Municipales : Sarkozy joue contre son camp.

A une semaine des municipales, de nombreux candidats se démarquent du Président en insistant sur le caractère local de l’élection. Il est vrai qu’actuellement, Nicolas Sarkozy apparaît davantage comme un handicap que comme un atout dans son propre camp.

 

Sur la forme tout d’abord, le Président accumule les maladresses, alimentant ainsi les critiques. L’épisode du stylo de marque réclamé à ses hôtes lors d’un déplacement en Roumanie et le dérapage verbal au salon de l’agriculture ont un effet désastreux sur son image. Ce dernier incident est extrêmement symbolique. En effet, il fait resurgir le spectre du Président brutal qui ne sait pas se contrôler, image d’ailleurs relayée par une grande partie de ses opposants lors de la campagne présidentielle.

Parmi eux, Ségolène Royal, à qui Nicolas Sarkozy avait fait la leçon sur le thème de la maîtrise de soi pendant le débat d’entre deux tours. Morceaux choisis : « Pour être Président de la République, il faut être calme », « vous vous mettez bien facilement en colère et vous sortez de vos gonds avec beaucoup de facilité, Madame », « c’est une question de conception de la politique, il faut savoir garder son calme et ses nerfs et utiliser des mots qui ne sont pas des mots qui blessent, parce que quand on emploie des mots qui blessent, on divise son peuple alors qu’il faut le rassembler… ». Jacques Chirac, accueilli en vedette lors de son passage au salon de l’Agriculture, mettra encore plus en relief le manque de maîtrise de soi dont a fait preuve Nicolas Sarkozy. Sur ce point, la rupture avec la chiraquie est bien réelle !

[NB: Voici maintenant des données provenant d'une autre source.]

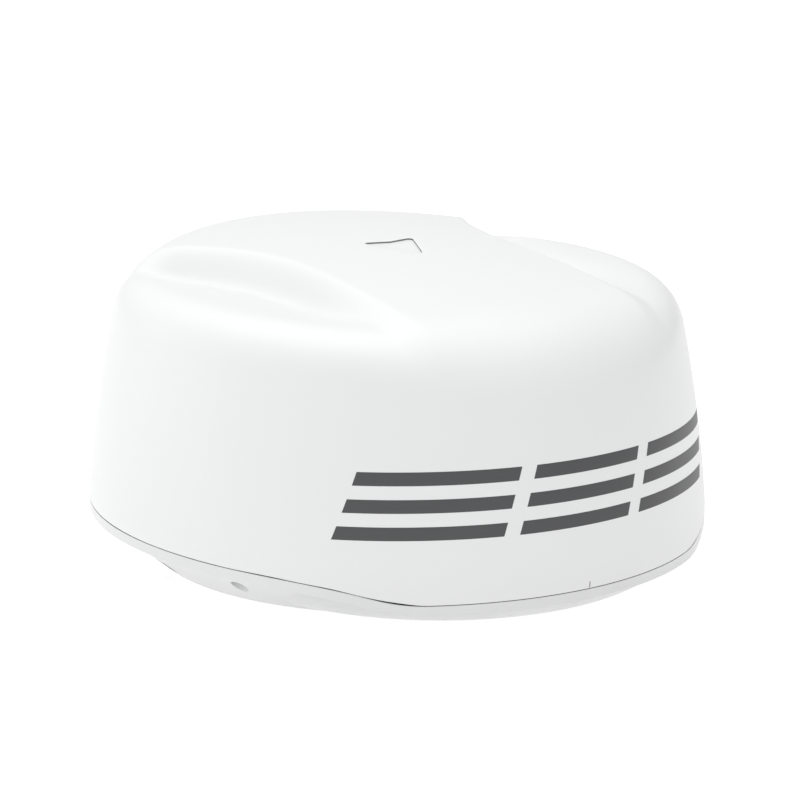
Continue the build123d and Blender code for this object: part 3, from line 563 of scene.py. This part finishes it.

Sur le fond, le Président tente de « sauver les meubles » et se retranche sur les fondamentaux qui ont marqué sa campagne : sécurité (mesure sur la rétention de sûreté), immigration (déclaration sur le droit du sol à Mayotte), et enfin le pouvoir d’achat. Sur cette dernière thématique, le Président, tel Robin des Bois, part en croisade contre la vie chère et les abus des industriels et des distributeurs en matière de hausse des prix. Il devrait néanmoins rester prudent sur ce sujet du fait de son expérience malheureuse en 2004 alors qu’il était ministre de l’Economie. Plutôt que de se lancer dans une politique économique dirigiste, le Président devrait surtout favoriser le jeu et le bon fonctionnement de la concurrence en luttant contre les dérives (abus de position dominante, entente illicite …).

 

C’est vraiment sur le terrain économique que le bât blesse. Malheureusement pour le Président, la conjoncture mondiale est de plus en plus tendue (un euro à 1,52 dollars, baril de pétrole supérieur à 100 dollars). Le gouvernement devra se passer de l’un de ses derniers atouts : les bons chiffres de l’emploi. Le nombre de demandeurs d’emploi s’est accru de 13200 (+0,7%) en janvier… Le gouvernement a beau affirmer que cette hausse est conjoncturelle et que la tendance longue est à la baisse, il est certain que les Français en seront affectés. D’ailleurs, selon l’INSEE, le moral des ménages a atteint un record historiquement bas en Février 2008 (à -35). Enfin, la consommation des ménages, principal moteur de la croissance en France, est en baisse (-1,2% en janvier 08). Bref, la plupart des indicateurs sont dans le rouge.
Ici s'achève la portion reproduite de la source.